Por isso hoje, quando questionado sobre qual obra recomendaria a seu público, não consegue deixar de avaliar as dificuldades educacionais para a formação de uma geração de leitores brasileiros conscientes.
“Estamos falando de um país em que o nível de leitura é de um livro por ano. Acho que qualquer tipo de leitura pode ajudar na formação cultural de uma pessoa. Quem sabe dois por ano, quem sabe aí não estaríamos ajudando na formação cultural do país.”
Biógrafa fala sobre a criação do livro
Autora de “Antonio Fagundes no Palco da História: Um Ator”, Rosangela Patriota falou com a Biblioteca da Vivi sobre o processo de escrita da obra e aproveitou para avaliar a importância de Antonio Fagundes na dramaturgia brasileira. Confira trechos da entrevista:
Biblioteca da Vivi - No livro, vemos que a trajetória de Fagundes se confunde com a do próprio teatro brasileiro. Como foi a escolha por esse formato?
Rosângela Patriota - No que se refere a Fagundes, ele tem um lugar fundamental no teatro brasileiro contemporâneo. No entanto, a sua contribuição, até então, nunca fora estudada. Inicialmente, o meu foco privilegiado seria a década de 1980. A força do conjunto de sua trajetória, porém, é tão significativa que a minha opção foi abranger o processo no qual o jovem Antonio da Silva Fagundes Filho tornou-se Antonio Fagundes.
O trabalho de pesquisa do livro foi grande. O que foi mais difícil: coletar dados ou organizá-los depois?

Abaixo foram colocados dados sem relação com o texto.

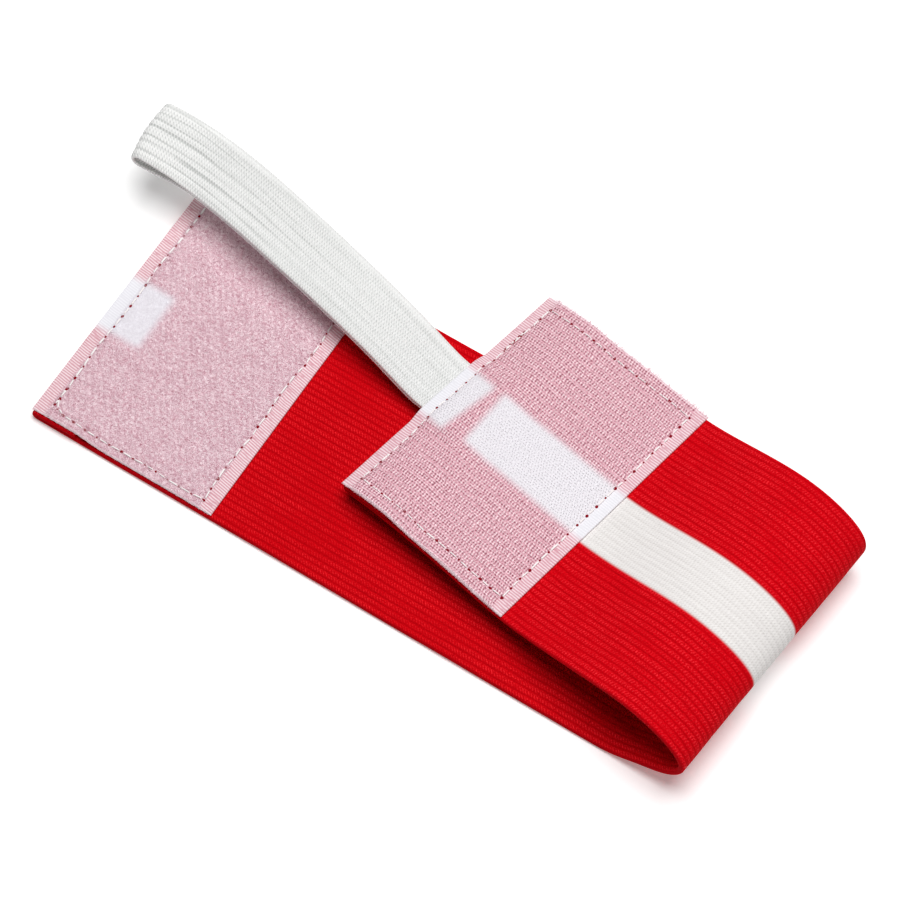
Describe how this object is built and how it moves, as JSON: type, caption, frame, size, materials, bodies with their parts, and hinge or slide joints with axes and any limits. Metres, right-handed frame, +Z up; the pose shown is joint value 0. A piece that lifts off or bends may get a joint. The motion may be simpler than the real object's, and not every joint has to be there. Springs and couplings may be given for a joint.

Foi uma pesquisa trabalhosa e complexa. No que diz respeito à elaboração da estrutura do livro, o intuito não era elaborar apenas uma narrativa cronológica. Havia o desafio de construir um enredo que conseguisse problematizar e, acima de tudo, envolver o leitor na trama histórica.
Acha que essa é uma boa forma de aproximar o público do trabalho do autor?
É evidente que o ordenamento da narrativa é responsabilidade minha, mas existem inúmeras vozes presentes: a minha, a de Fagundes, a de inúmeros críticos, de intelectuais e, principalmente, de pessoas que compõem o seu público, o que, sem dúvida, é algo raro de conseguir reunir em um só texto.
Como você avalia a importância de Fagundes para a cultura nacional?
Ele foi formado em um ambiente em que o palco não se dissociava das questões políticas e culturais. O país mudou, o teatro brasileiro se transformou, e Fagundes também. No entanto, ele não perdeu a capacidade reflexiva e intelectual. Ao contrário, ele a refinou e a redimensionou com as novas conjunturas. O resultado disso é que tem um público que o acompanha.